- OBJECTIVE
Go from the first line to the line with "import Module from" and return those lines verbatim, ends included.

------------

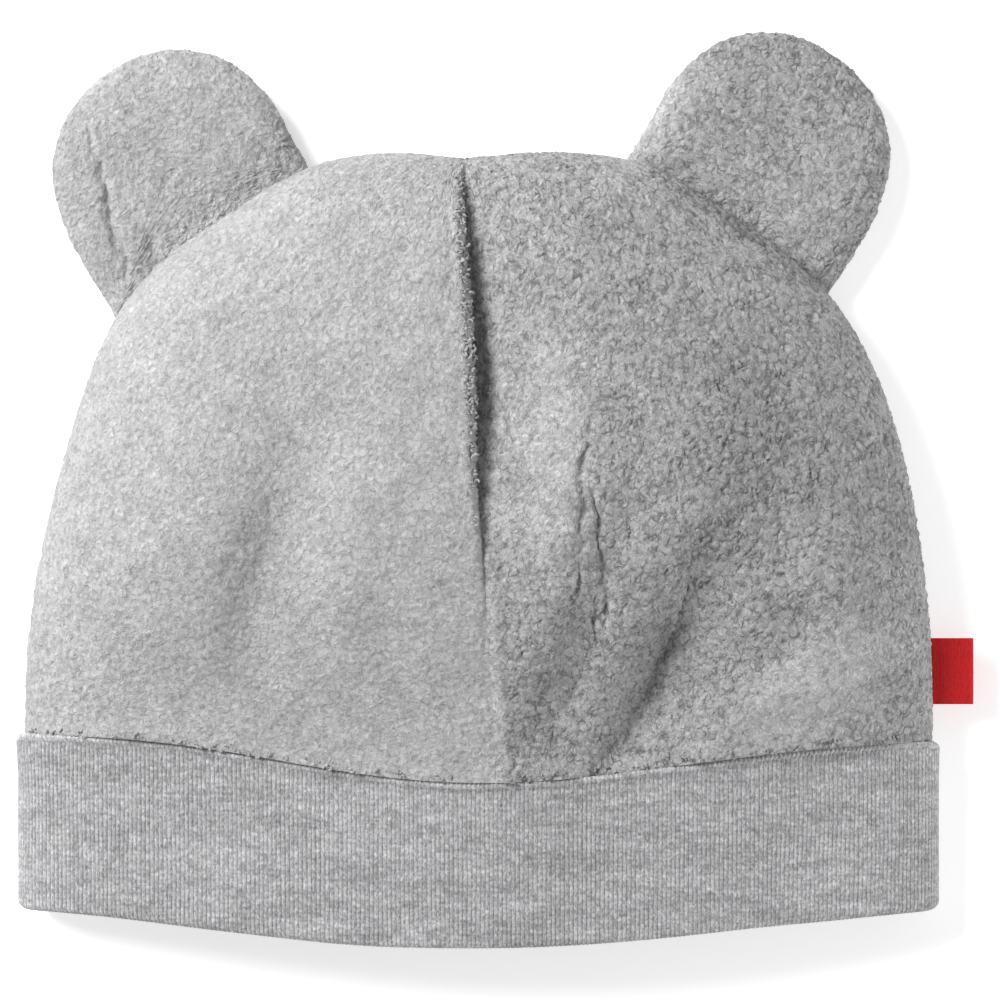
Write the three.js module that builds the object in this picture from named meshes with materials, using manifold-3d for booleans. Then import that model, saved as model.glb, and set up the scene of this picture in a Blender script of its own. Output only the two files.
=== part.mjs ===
// Baby hat with two round ears, lying on its back on a table with its front up.
// X runs across the hat, Y runs from the mouth to the top of the crown, and Z is up.
// Left and right are as seen from above. All sizes are in millimetres.
//
// The crown is four fleece panels: two in front that meet at a middle seam, and two behind.
// A seam over the top joins front and back, and holds the ears and the side label.
// A folded jersey band closes the crown's lower edge and leaves the mouth open.

import * as THREE from "three";
import { mergeVertices } from "three/addons/utils/BufferGeometryUtils.js";
import Module from "manifold-3d";

// Crown sizes.
const crownHalfWidth = 93.5; // from the middle to the side seam, at the band
const crownHeight = 119.5; // from the band's ends to the seam over the top
const crownRise = 37; // highest part of the front above the table
const fleeceThickness = 2.4;
const sideSeamHeight = 6; // where front and back panels meet, above the table
const crownEdgeRoll = 11; // how far in from the side seam the back panels leave the table

// Seams of the crown.
const seamGap = 0.3; // left between sewn pieces
const seamPinch = 1.3; // how far the middle seam draws the fleece in, beside the fold
const foldDepth = 7; // deepest part of the fold along the middle seam
const foldLipWidth = 2.4; // left of the seam, where the fleece rolls over it
const foldSlopeWidth = 6.5; // right of the seam, where the fleece climbs out
const bandPinchDepth = 1.6; // how far the band seam draws the fleece in
const bandPinchWidth = 2.6;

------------

- OUTPUT BELOW
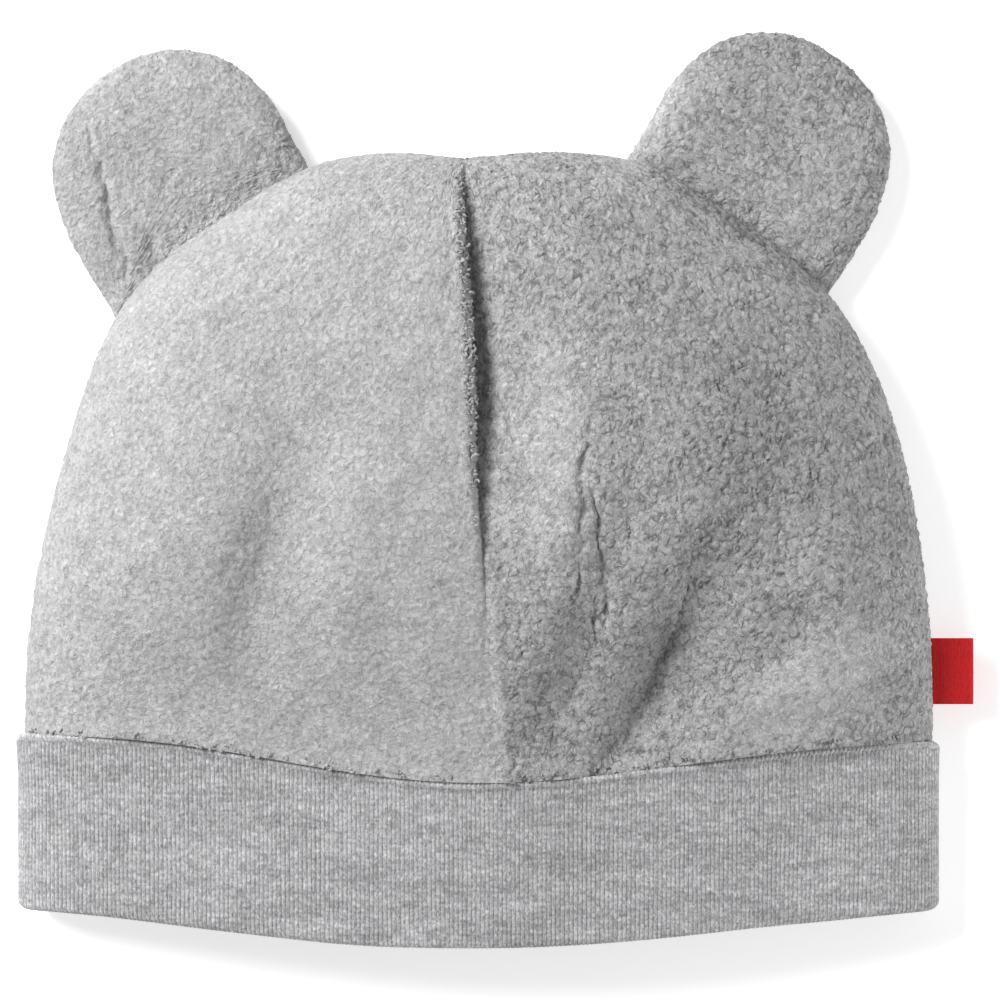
Write the three.js module that builds the object in this picture from named meshes with materials, using manifold-3d for booleans. Then import that model, saved as model.glb, and set up the scene of this picture in a Blender script of its own. Output only the two files.
=== part.mjs ===
// Baby hat with two round ears, lying on its back on a table with its front up.
// X runs across the hat, Y runs from the mouth to the top of the crown, and Z is up.
// Left and right are as seen from above. All sizes are in millimetres.
//
// The crown is four fleece panels: two in front that meet at a middle seam, and two behind.
// A seam over the top joins front and back, and holds the ears and the side label.
// A folded jersey band closes the crown's lower edge and leaves the mouth open.

import * as THREE from "three";
import { mergeVertices } from "three/addons/utils/BufferGeometryUtils.js";
import Module from "manifold-3d";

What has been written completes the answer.